John Scalzi, a sci-fi author I happen to enjoy, also talks about this on his blog. Read his post; it's less TL;DR than mine and nicely acerbic.
Incidentally, if you're an aspiring author and you can't wait for traditional publishers, or you've given up, or what you have is so niche you know a traditional house won't buy it, Lulu.com provides POD services for no up-front charge. Author Solutions is a ripoff. Don't ever give them your business.
3 comments:
Fascinating post, Matt. I had no idea about the "vanity press" business - I always thought that if you weren't good or lucky enough to get picked up by a publisher, you pretty much had to fork over the money yourself to get your book published. I've never even heard of them mentioned in any "on writing" style books or articles - probably for a good reason.
There's basically four ways to get published:
1. Traditional publishing. You write a book, a publisher buys it, they try to sell it to readers.
2. Self publishing. Take the manuscript to a local printing press. Pay them a pile of cash. Come back a week later with a U-Haul and collect the books.

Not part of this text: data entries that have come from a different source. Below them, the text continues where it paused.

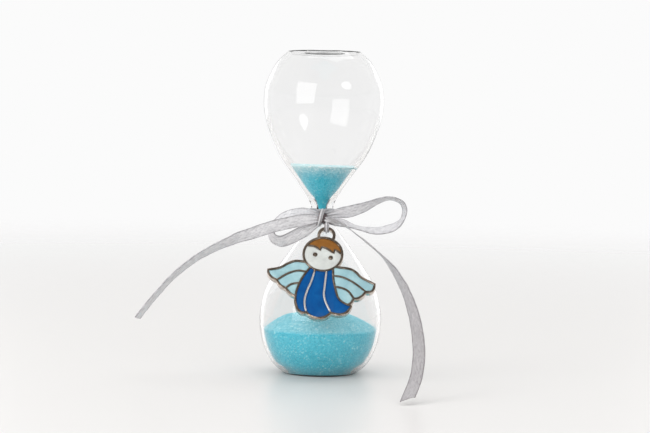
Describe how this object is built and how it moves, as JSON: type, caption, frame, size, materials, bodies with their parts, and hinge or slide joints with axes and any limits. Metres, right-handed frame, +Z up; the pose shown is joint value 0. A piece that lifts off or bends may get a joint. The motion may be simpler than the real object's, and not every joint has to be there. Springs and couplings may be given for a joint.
{
  "type": "hourglass",
  "caption": "Small blown-glass hourglass holding coloured sand, with a ribbon bow at its waist and an enamelled winged charm hanging from the knot.",
  "frame": {"origin": "middle of the flat base, on the surface it stands on", "axes": "+Z up along the glass, front (the charm's side) towards -Y, +X to the right seen from the front"},
  "size_m": [0.0693, 0.0687, 0.08],
  "materials": {
    "clear_glass": "clear blown borosilicate, fire polished",
    "seal_glass": "clear glass disc, ground edge",
    "dyed_sand": "fine dyed sand, matte grains with a few bright ones",
    "grey_ribbon": "sheer woven ribbon, silver grey, soft sheen",
    "plated_zinc": "aged silver plate, worn bright on the raised lines",
    "brown_enamel": "soft enamel, gloss, slightly mottled",
    "white_enamel": "soft enamel, gloss",
    "blue_enamel": "soft enamel, gloss",
    "teal_enamel": "soft enamel, gloss"
  },
  "bodies": {
    "glass": {"glass_body": "clear_glass", "fill_seal": "seal_glass", "upper_sand": "dyed_sand", "lower_sand": "dyed_sand"},
    "bow": {"ribbon_neck_wrap": "grey_ribbon", "ribbon_knot": "grey_ribbon", "ribbon_left_loop": "grey_ribbon", "ribbon_right_loop": "grey_ribbon", "ribbon_left_tail": "grey_ribbon", "ribbon_right_tail": "grey_ribbon"},
    "hanger": {"ribbon_charm_strand": "grey_ribbon"},
    "charm": {"charm_plate": "plated_zinc", "enamel_hair": "brown_enamel", "enamel_face": "white_enamel", "enamel_robe_left": "blue_enamel", "enamel_robe_middle": "blue_enamel", "enamel_robe_right": "blue_enamel", "enamel_left_wing_upper": "teal_enamel", "enamel_left_wing_middle": "teal_enamel", "enamel_left_wing_lower": "teal_enamel", "enamel_right_wing_upper": "teal_enamel", "enamel_right_wing_middle": "teal_enamel", "enamel_right_wing_lower": "teal_enamel"}
  },
  "joints": [
    {"name": "bow_turn", "type": "hinge", "parent": "glass", "child": "bow", "pos_m": [0, 0, 0.0395], "axis": [0, 0, 1], "continuous": true},
    {"name": "charm_swing", "type": "hinge", "parent": "bow", "child": "hanger", "pos_m": [0.0012, -0.0062, 0.0375], "axis": [-1, 0, 0], "range_deg": [0, 45]},
    {"name": "charm_sway", "type": "hinge", "parent": "hanger", "child": "charm", "pos_m": [0.0012, -0.00734, 0.03629], "axis": [0, -0.891, 0.454], "range_deg": [-12, 4]}
  ]
}
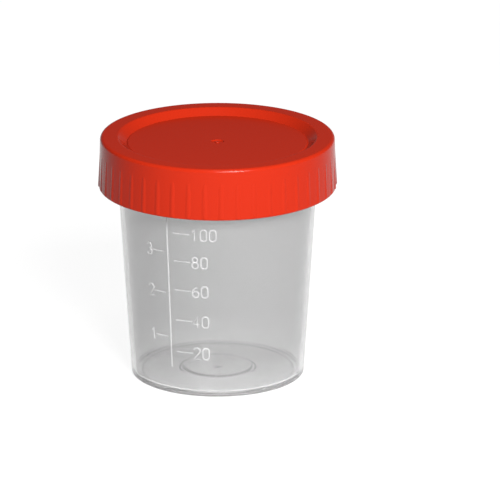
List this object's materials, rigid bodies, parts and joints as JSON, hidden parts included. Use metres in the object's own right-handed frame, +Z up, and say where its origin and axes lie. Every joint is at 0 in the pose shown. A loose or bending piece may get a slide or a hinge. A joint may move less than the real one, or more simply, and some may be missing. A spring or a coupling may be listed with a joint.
{
  "type": "urine specimen cup",
  "caption": "Tapered see-through specimen cup with a moulded volume scale, a ribbed screw cap and a soft sealing ring under it.",
  "frame": {"origin": "middle of the circle that the cup stands on", "axes": "+Z up along the cup's axis; the moulded scale faces -Y, a little towards -X"},
  "size_m": [0.0704, 0.0704, 0.0725],
  "materials": {
    "clear_polypropylene": "see-through, faintly hazy, smooth moulded",
    "red_polypropylene": "satin moulded red",
    "soft_seal": "smooth soft off-white"
  },
  "bodies": {
    "cup": {"cup_body": "clear_polypropylene"},
    "seal": {"sealing_ring": "soft_seal"},
    "cap": {"screw_cap": "red_polypropylene"}
  },
  "joints": [
    {"name": "cap_rise", "type": "slide", "parent": "cup", "child": "seal", "axis": [0, 0, 1], "range_m": [0, 0.0161]},
    {"name": "cap_turn", "type": "hinge", "parent": "seal", "child": "cap", "pos_m": [0, 0, 0.0707], "axis": [0, 0, 1], "range_deg": [0, 720]}
  ],
  "couplings": [
    {"joint": "cap_rise", "follows": "cap_turn", "m_per_rad": 0.0012732}
  ]
}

3. Vanity presses. Same as above, except it costs more, and the sleazier outfits play games with your rights, too, so if by some miracle you DO sell a bunch of copies, they can fuck you a second time.
4. Print-on-Demand self publishing. So far as I know, this is only Lulu.com. You submit a manuscript, they'll print a copy when you or someone else orders it and charge you the cost of printing plus their margin. If you sell it through their website or Amazon, you set your own markup and they collect 20% of the net (if you sell it at cost, they get nothing).
Thanks to new technologies, you CAN self-publish without paying money up front. But if you're trying to actually publish a book for a wide audience, that should be your last option.